Anyone who knows me professionally knows that as a teacher, I'm fairly relaxed in many ways. There are some exceptions...listening, engagement, the treatment of others. These are areas in which I am very clear with my students - there is no messing around. On the other hand, my students know they can always joke wth me, talk with me, share concerns, struggles, and triumphs with me.
Another area my students - at least the majority - have always had a high degree of comfort with me in has been with succeeding and failing. In other words, my students know that my classroom is an okay place to fail. It means they are trying, experimenting, challenging themselves, learning. For this, I have always been proud. It is important to me that my students always feel this way.
The reason I'm bringing this up is because I observed something today with a few of my students that I found quite startling: for these few students, the fear of failure was absolutely crippling for them. Whether it was over properly writing a blog post, performing on a vocabulary test, or finishing a digital storytelling project, these students were in all sorts of varying hysterics. One young man seemed on the verge of tears; another could not move on to other work until he had quadruple-checked with me that he was going about his business the right way.
"Guys, relax. It'll be fine; trust me. We've been over this, you know what to do, just go with it. It's okay if it's not perfect, that's how we learn."
I believe some of this has to do with end-of-quarter/semester stress. Some students nervous about the vocabulary test hadn't done a great job preparing, and they knew it. Some students had not done a good job of keeping up with the blog writing, and now they're facing a deadline. This is why I'm liking my classroom mobile, digital, student-oriented: they get to be in control of so much of their learing and production, then deal with the consequences, both good & bad. Welcome to life!

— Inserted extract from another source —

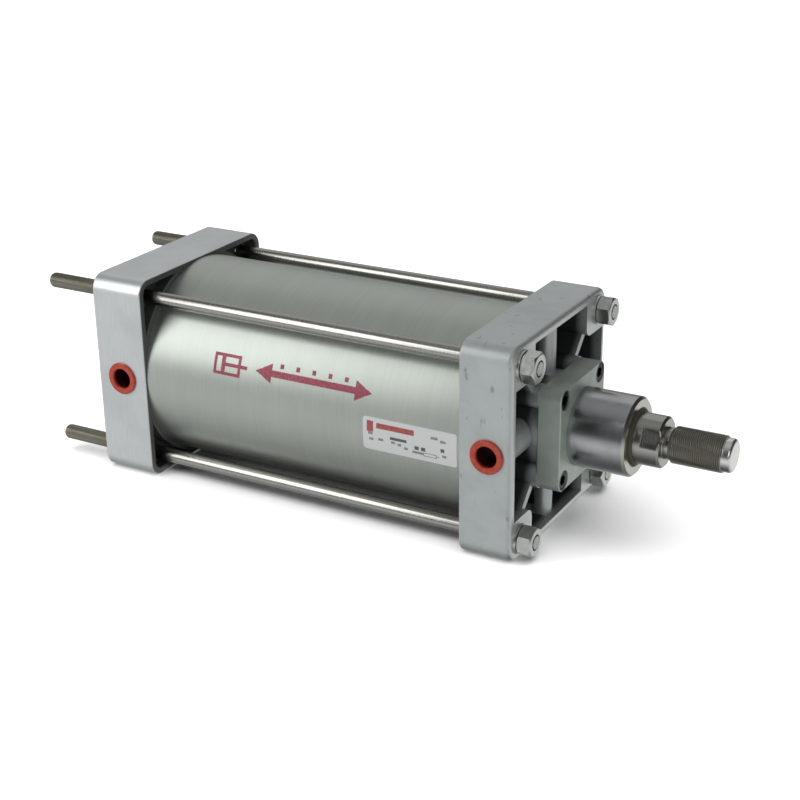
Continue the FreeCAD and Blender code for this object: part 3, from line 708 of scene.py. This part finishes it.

The big-picture worry I have is this: too many kids - and then adults - are afraid of failure. Of putting themselves out there; of taking a chance. The crazy part is I really feel like our learning environment is very conducive to trial-and-error, but maybe I'm off on this. Maybe it's the nature of our newer grading system, with so much riding on summative assessments...but I do so much with formative assessments, practice and feedback most kids feel ready to rock and roll! I guess the students that are always tentative - are afraid to fail - will always need our support, encouragement, and consistent feedback. After all, the more they are able to pick themselves up and improve after falling down and failing, the stronger they will be in the future.